**What is being asked:** The exercise asks for every line of the data to be reproduced exactly.

⟨

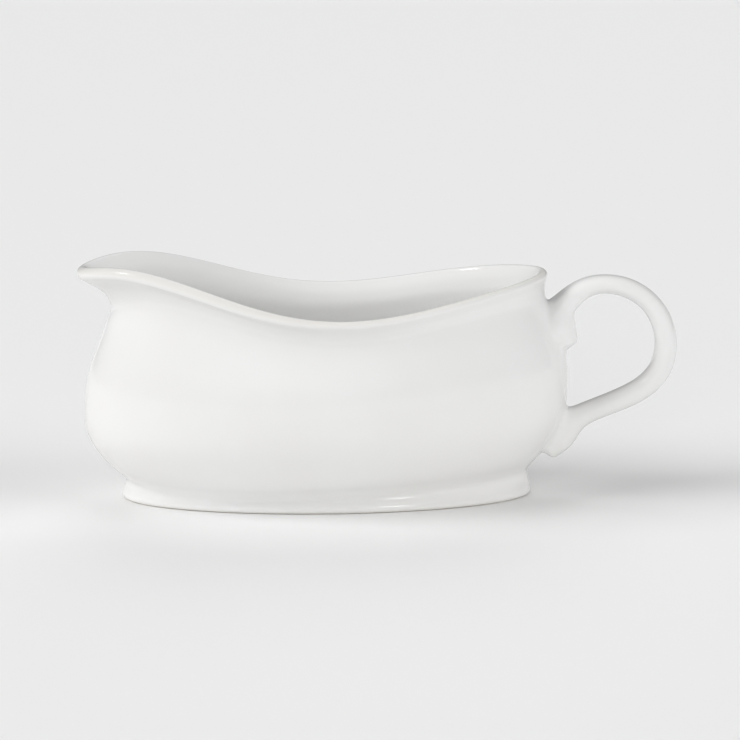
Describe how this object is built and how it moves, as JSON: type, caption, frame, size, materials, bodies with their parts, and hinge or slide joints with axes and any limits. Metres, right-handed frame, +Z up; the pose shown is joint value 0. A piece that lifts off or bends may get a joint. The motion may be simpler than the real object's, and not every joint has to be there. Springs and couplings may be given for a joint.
{
  "type": "gravy boat",
  "caption": "Oval white glazed ceramic gravy boat with a waved rim, a pulled pouring spout at one end, a looped handle at the other and an oval foot ring.",
  "frame": {"origin": "on the table, under the middle of the object's length and width", "axes": "+Z up; -X the way the spout pours, +X towards the handle; +Y across"},
  "size_m": [0.2252, 0.092, 0.0907],
  "materials": {
    "white_glaze": "gloss white glaze over porcelain",
    "bare_porcelain": "unglazed and matt, on the standing face of the foot ring"
  },
  "bodies": {
    "root": {"bowl": "white_glaze", "foot_ring": "white_glaze", "handle": "white_glaze"}
  },
  "joints": []
}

⟩

**Response to this exercise:**
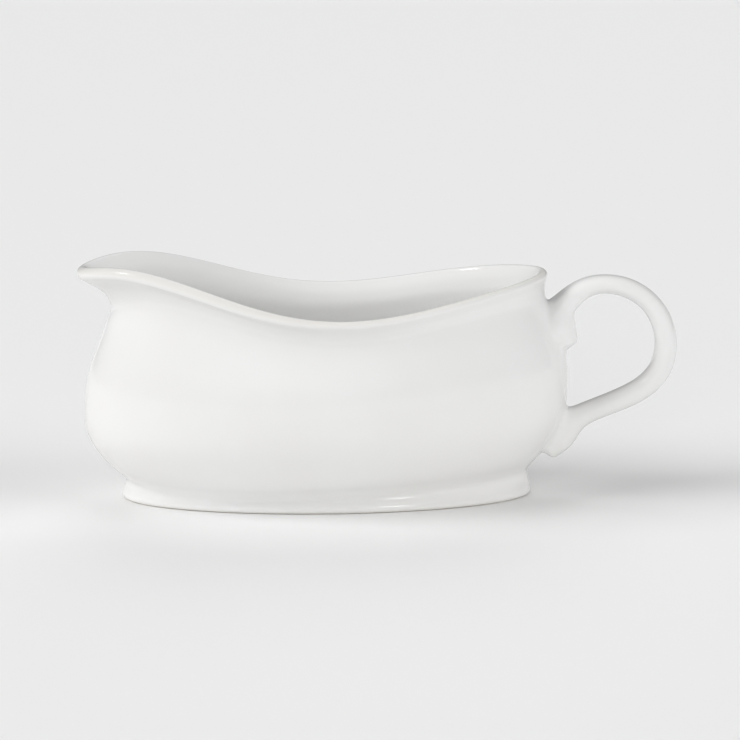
Describe how this object is built and how it moves, as JSON: type, caption, frame, size, materials, bodies with their parts, and hinge or slide joints with axes and any limits. Metres, right-handed frame, +Z up; the pose shown is joint value 0. A piece that lifts off or bends may get a joint. The motion may be simpler than the real object's, and not every joint has to be there. Springs and couplings may be given for a joint.
{
  "type": "gravy boat",
  "caption": "Oval white glazed ceramic gravy boat with a waved rim, a pulled pouring spout at one end, a looped handle at the other and an oval foot ring.",
  "frame": {"origin": "on the table, under the middle of the object's length and width", "axes": "+Z up; -X the way the spout pours, +X towards the handle; +Y across"},
  "size_m": [0.2252, 0.092, 0.0907],
  "materials": {
    "white_glaze": "gloss white glaze over porcelain",
    "bare_porcelain": "unglazed and matt, on the standing face of the foot ring"
  },
  "bodies": {
    "root": {"bowl": "white_glaze", "foot_ring": "white_glaze", "handle": "white_glaze"}
  },
  "joints": []
}